After today’s Virtualisation Hour there was a lot of buzz surrounding the announcements Microsoft made about memory and naturally XP Mode. I wanted to take a minute though and look more closely at the XP Mode story and hope to help you more clearly understand it.
XP Mode…First off, what exactly is it? Well, it’s virtualisation functionality that allows your Windows 7 machine to run legacy Windows XP applications. Subjectively looking at it, what it does is allows you to migrate to Windows 7 while still having “backwards compatibility” with older, potentially legacy XP apps. Maybe you’ve got an app that was developed a long time ago and the developer left…Maybe you’ve got an app that is being developed for Windows 7 but in the interim you need to support it on XP…Maybe you’ve got an app that is part of a merger or set of existing apps that needs deprecated. XP Mode serves the needs of all of the aforementioned.
XP Mode, however, when it first came out, required what is known as HAV or Hardware Assisted Virtualisation. In the Intel world it’s Intel VT, in the AMD world it’s called AMD-V. Essentially it was a BIOS switch you needed to flip in order to ensure that your hardware could run the virtualisation stack more seamlessly. If you’ve done any 64 bit virtualisation before, surely you’ll have seen this setting. However, the draw back of this meant that the value sell proposition of Windows 7 was less attractive. One of the main benefits of Windows 7 was that it didn’t require all of the resources previous operating systems did and hence you could easily upgrade your older hardware to Windows 7.
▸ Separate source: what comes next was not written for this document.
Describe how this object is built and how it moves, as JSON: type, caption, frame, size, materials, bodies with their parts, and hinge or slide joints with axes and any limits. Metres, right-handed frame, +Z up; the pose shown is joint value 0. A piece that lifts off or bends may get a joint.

However, if you were to upgrade legacy hardware, what did this mean? You guessed it, no Intel VT or AMD-V in most cases, which also now meant no XP mode. With today’s announcement however, you can now virtualise XP without needing HAV.
This gives you a seamless experience and supportability for those legacy XP apps on any piece of hardware. That’s the good news. Here’s the IT spin on it though and where most people go wrong or don’t think of the consequences…
Windows XP mode is a STOP GAP. It is not an enterprise solution. Just because you know certain apps work fine on XP and they don’t pass the acidity test to run on Windows 7 DOES NOT mean simply roll out XP mode. XP mode in a sense is a stand alone machine that is isolated from everything. Now you ask, wait, it’s part of the domain surely? Well, yes, however it only gets fired up by the end user when it is needed, therefore the manageability factor of this workstation is VERY difficult to handle. Let us also not forget that XP SP2 is going End of Life on July 13, 2010.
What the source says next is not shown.